Task directions>
Extract exactly the run of lines starting at the line that holds "plug_faces, sleeve_shoulders_y, sleeve_ends_y)" and ending at the line that holds "if empty is", both included.

** begin Task input **

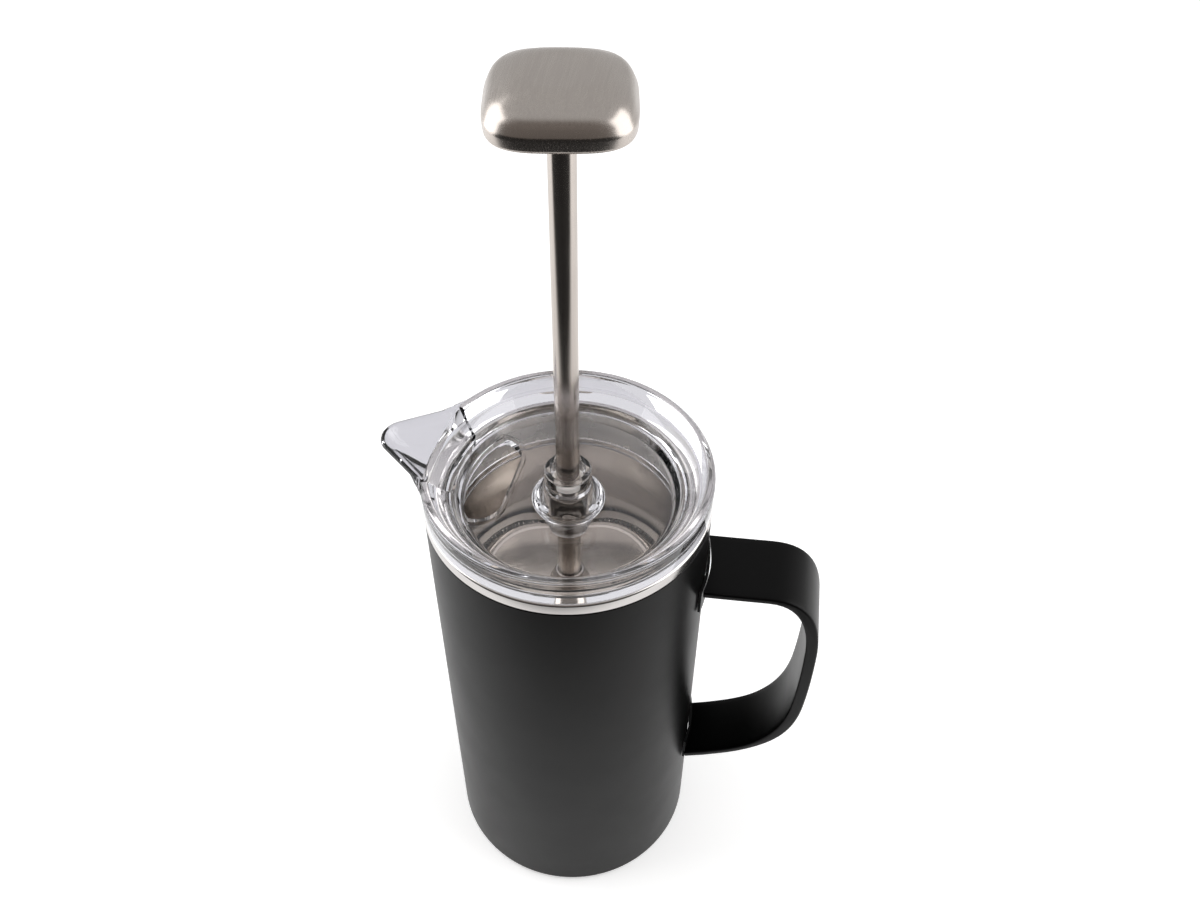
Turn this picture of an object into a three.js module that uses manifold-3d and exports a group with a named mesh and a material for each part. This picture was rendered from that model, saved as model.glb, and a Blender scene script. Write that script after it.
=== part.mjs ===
// French press with a double-walled steel pot, a clear lid and a steel plunger.
// Millimetres, +Z up. The origin is the centre of the base, +X points to the handle and -X to the spout.
// The plunger is drawn raised, with its knob high above the lid.

import * as THREE from 'three';
import { mergeVertices } from 'three/addons/utils/BufferGeometryUtils.js';
import { ConvexGeometry } from 'three/addons/geometries/ConvexGeometry.js';
import Module from 'manifold-3d';

const wasm = await Module();
wasm.setup();

// ---- driving dimensions ----
const POT_RADIUS = 50;
const POT_HEIGHT = 199.7;        // top of the rolled steel rim
const COAT_HEIGHT = 194.7;       // the black coat ends here and the bare rim starts
const WALL = 0.9;                // outer wall thickness
const BORE_RADIUS = 44;          // inside of the steel liner
const LINER_WALL = 0.8;
const LINER_FLOOR = 10;
const BASE_DISC_RADIUS = 40.1;

const STRAP_WIDTH = 27.5;        // at the top
const STRAP_FOOT_WIDTH = 25;     // where the lower arm meets the pot
const STRAP_TOP = 169.2;
const STRAP_REACH = 94.2;
const STRAP_FOOT = 51.4;
const STRAP_ARM = 3;             // thickness of the two arms
const STRAP_GRIP = 4.5;          // thickness of the upright part

const LID_SEAT = 200;
const LID_TOP = 210.5;
const WELL_FLOOR = 196.2;
const FLOOR_THICKNESS = 2.5;
const SKIRT_BOTTOM = 178.5;
const BOSS_TOP = 209.6;
const GUIDE_BOTTOM = 181.5;
const SPOUT_REACH = 67;
const LID_TURN = -6;             // degrees that the lid, as drawn, is turned on the pot

const ROD_RADIUS = 4;
const ROD_BORE = 4.4;
const STUD_RADIUS = 2.5;
const KNOB_BOTTOM = 342.6;
const KNOB_HALF_WIDTH = 20;
const KNOB_SQUARENESS = 3.6;     // power of the superellipse that the knob's outline follows
const KNOB_TURN = 8.5;           // degrees that the knob, as drawn, is turned on the handle's axis

const PLATE_TOP = 148;           // the filter's top plate with the plunger raised as drawn
const SPRING_RADIUS = 41.1;
const SPRING_WIRE = 1.6;

const GAP = 0.3;                 // left between pieces that touch
const AROUND = 40;               // sides of the pot and the lid
const AROUND_FILTER = 32;
const AROUND_SMALL = 20;

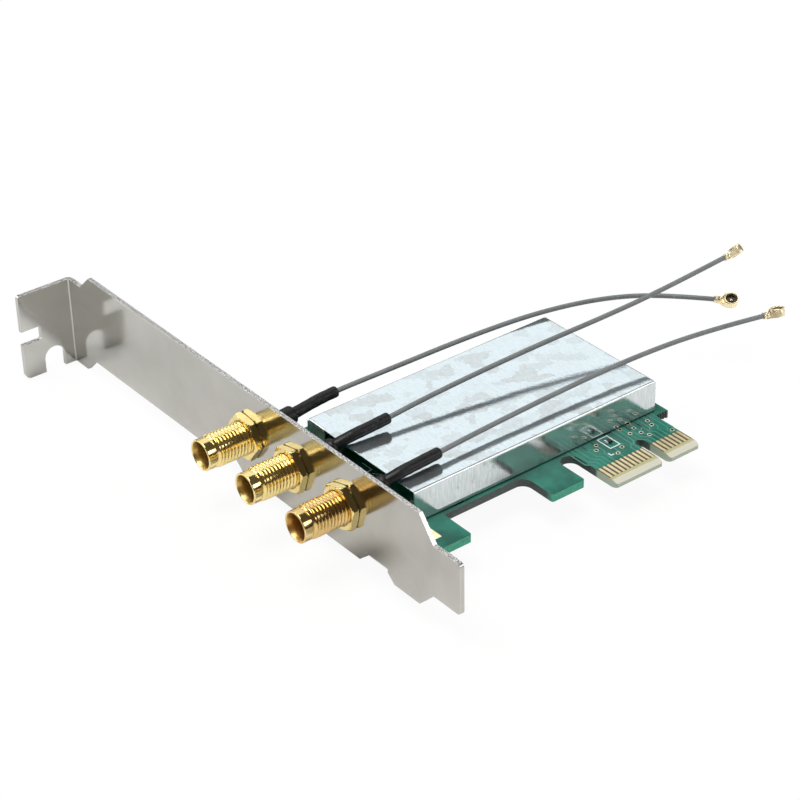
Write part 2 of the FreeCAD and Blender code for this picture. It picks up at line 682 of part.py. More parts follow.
def lead_plug():
    """Stamped shell of a press-on plug at its own origin: ring, folded plate and crimp."""
    floor, half = -plug_crimp_r, plug_plate_w / 2
    ring_at = Vec(plug_ring_along, 0, floor)
    ring = Part.makeCylinder(plug_ring_r, plug_ring_h, ring_at)
    plate = block(plug_plate_start, plug_ring_along, -half, half, floor, floor + plug_plate_t)
    cheeks = [block(plug_plate_start, plug_ring_along - plug_ring_r / 2, y, y + plug_plate_t, floor,
                    floor + plug_cheek_h) for y in (-half, half - plug_plate_t)]
    crimp = Part.makeCylinder(plug_crimp_r, plug_crimp_len, Vec(0, 0, 0), X)
    neck = block(plug_crimp_len - plug_plate_t, plug_plate_start + plug_plate_t, -plug_neck_w / 2,
                 plug_neck_w / 2, floor, floor + plug_plate_t)
    shell = ring.fuse([plate, neck] + cheeks)
    shell = shell.cut(Part.makeCylinder(plug_ring_r - plug_wall, plug_ring_h, ring_at + Z * plug_plate_t))
    return shell.fuse(crimp).removeSplitter()


def plug_insulator():
    """Dark moulding inside the plug's ring."""
    base = Vec(plug_ring_along, 0, -plug_crimp_r + plug_plate_t)
    outer = Part.makeCylinder(plug_ring_r - plug_wall, plug_core_foot_h, base)
    post = Part.makeCylinder(plug_core_r, plug_core_h, base)
    return outer.fuse(post).cut(Part.makeCylinder(plug_contact_r, plug_ring_h, base))


def plug_contact():
    """Centre contact of the plug, standing in its insulator."""
    base = Vec(plug_ring_along, 0, -plug_crimp_r + plug_plate_t)
    return Part.makeCylinder(plug_contact_r, plug_contact_h, base)


def save(name, shapes):
    """Move one node's solids into the card's frame, check them and write the node's file."""
    solids = []
    for shape in shapes if isinstance(shapes, list) else [shapes]:
        solids.extend(shape.Solids)
    for solid in solids:
        if not solid.isValid() or solid.Volume <= 0:
            raise ValueError("bad solid in " + name)
    whole = solids[0] if len(solids) == 1 else Part.makeCompound(solids)
    whole = whole.copy()
    whole.translate(body_mid)
    whole.exportStep("parts/%s.step" % name)
    print("%-20s %3d solid(s) %10.2f mm3" % (name, len(solids), whole.Volume))


def main():
    """Build every node of the card and write its STEP file."""
    os.makedirs("parts", exist_ok=True)
    save("bracket", bracket())
    save("bracket_rivets", bracket_rivets())
    save("circuit_board", circuit_board())
    save("mounting_pads", mounting_pads())
    save("edge_contacts", edge_contacts())
    save("shield_cover", shield_cover())
    save("mini_card_socket", mini_card_socket())
    save("socket_contacts", socket_contacts())
    save("module_standoffs", module_standoffs())
    save("voltage_regulator", voltage_regulator())
    save("ceramic_capacitors", [chip(x, y, capacitor_size) for x, y in capacitors])
    save("chip_resistors", [chip(x, y, resistor_size) for x, y in resistors])
    save("jack_nuts", [jack_nut(x, turn) for x, turn in zip(jack_xs, nut_turns)])
    rows = zip(jack_xs, routes, plug_faces, sleeve_shoulders_y, sleeve_ends_y)
    for n, (x, route, face, shoulder_y, end_y) in enumerate(rows, start=1):
        path, radii = pipe_path(route)
        lead = pipe(path, lead_d / 2)
        print("lead %d: length %.1f, section x length %.2f, volume %.2f, radii %s" % (
            n, path.Length, math.pi * lead_d ** 2 / 4 * path.Length, lead.Volume,
            ", ".join("%.1f" % r for r in radii)))
        save("antenna_jack_%d" % n, antenna_jack(x))
        save("jack_insulator_%d" % n, jack_insulator(x))
        save("jack_centre_pin_%d" % n, jack_centre_pin(x))
        save("crimp_ferrule_%d" % n, crimp_ferrule(x))
        save("heat_shrink_%d" % n, heat_shrink(x, route, shoulder_y, end_y, lead))
        save("antenna_lead_%d" % n, lead)
        place = plug_frame(route, face)
        for name, piece in (("lead_plug", lead_plug()), ("plug_insulator", plug_insulator()),
                            ("plug_contact", plug_contact())):
            piece.Placement = place
            save("%s_%d" % (name, n), piece)


main()
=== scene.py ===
"""Looks of a wireless expansion card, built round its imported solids.

The card's own solids stay as they are. This script gives every piece its finish,
puts finer pieces in place of the turned, stamped and flexible ones, adds the
printed and plated marks of the board, and sets the camera, the lights and the floor.

Sizes in the size classes are millimetres in the bracket's frame: X runs along the
bracket from its screw tab, Y into the case, Z up. Function placed() turns such
points into metres in the card's frame.
"""
import logging
import math
from dataclasses import dataclass
from enum import Enum
from typing import Sequence

import bmesh
import bpy
import numpy as np
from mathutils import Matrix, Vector


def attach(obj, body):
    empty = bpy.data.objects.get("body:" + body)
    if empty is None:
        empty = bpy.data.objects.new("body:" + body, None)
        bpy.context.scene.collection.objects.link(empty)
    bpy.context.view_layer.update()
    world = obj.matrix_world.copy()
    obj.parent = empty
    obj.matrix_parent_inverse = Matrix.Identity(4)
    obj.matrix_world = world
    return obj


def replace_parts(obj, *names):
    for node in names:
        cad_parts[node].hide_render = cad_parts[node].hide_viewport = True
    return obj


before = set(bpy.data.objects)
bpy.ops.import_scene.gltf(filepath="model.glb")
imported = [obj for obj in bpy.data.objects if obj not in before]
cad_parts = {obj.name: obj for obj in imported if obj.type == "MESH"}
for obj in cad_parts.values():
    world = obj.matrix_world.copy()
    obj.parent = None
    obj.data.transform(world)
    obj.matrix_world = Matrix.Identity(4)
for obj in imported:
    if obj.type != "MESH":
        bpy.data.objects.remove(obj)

LOG = logging.getLogger("card")
MM = 0.001
WELD = 1e-8
CARD_SHIFT = np.array((-60.01, -28.635, 3.18))
EDGE_FADE = (0.995, 0.80)
EDGE_SAMPLES = 4
Colour = tuple[float, float, float]
Point = tuple[float, float, float]
Fade = tuple[float, float]
Socket = bpy.types.NodeSocket
Value = Socket | float


def placed(points: Sequence) -> np.ndarray:
    """Turns points of the bracket's frame, in millimetres, into metres of the card's frame."""
    return (np.asarray(points, dtype=float) + CARD_SHIFT) * MM


def linked(name: str, data: bpy.types.ID) -> bpy.types.Object:
    """Makes an object of some data and adds it to the scene.

    Args:
        name: the object's name.
        data: its mesh, curve, light or camera.

    Returns:
        The new object.
    """
    made = bpy.data.objects.new(name, data)
    bpy.context.scene.collection.objects.link(made)
    return made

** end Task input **

Written answer>
    rows = zip(jack_xs, routes, plug_faces, sleeve_shoulders_y, sleeve_ends_y)
    for n, (x, route, face, shoulder_y, end_y) in enumerate(rows, start=1):
        path, radii = pipe_path(route)
        lead = pipe(path, lead_d / 2)
        print("lead %d: length %.1f, section x length %.2f, volume %.2f, radii %s" % (
            n, path.Length, math.pi * lead_d ** 2 / 4 * path.Length, lead.Volume,
            ", ".join("%.1f" % r for r in radii)))
        save("antenna_jack_%d" % n, antenna_jack(x))
        save("jack_insulator_%d" % n, jack_insulator(x))
        save("jack_centre_pin_%d" % n, jack_centre_pin(x))
        save("crimp_ferrule_%d" % n, crimp_ferrule(x))
        save("heat_shrink_%d" % n, heat_shrink(x, route, shoulder_y, end_y, lead))
        save("antenna_lead_%d" % n, lead)
        place = plug_frame(route, face)
        for name, piece in (("lead_plug", lead_plug()), ("plug_insulator", plug_insulator()),
                            ("plug_contact", plug_contact())):
            piece.Placement = place
            save("%s_%d" % (name, n), piece)


main()
=== scene.py ===
"""Looks of a wireless expansion card, built round its imported solids.

The card's own solids stay as they are. This script gives every piece its finish,
puts finer pieces in place of the turned, stamped and flexible ones, adds the
printed and plated marks of the board, and sets the camera, the lights and the floor.

Sizes in the size classes are millimetres in the bracket's frame: X runs along the
bracket from its screw tab, Y into the case, Z up. Function placed() turns such
points into metres in the card's frame.
"""
import logging
import math
from dataclasses import dataclass
from enum import Enum
from typing import Sequence

import bmesh
import bpy
import numpy as np
from mathutils import Matrix, Vector


def attach(obj, body):
    empty = bpy.data.objects.get("body:" + body)
    if empty is None:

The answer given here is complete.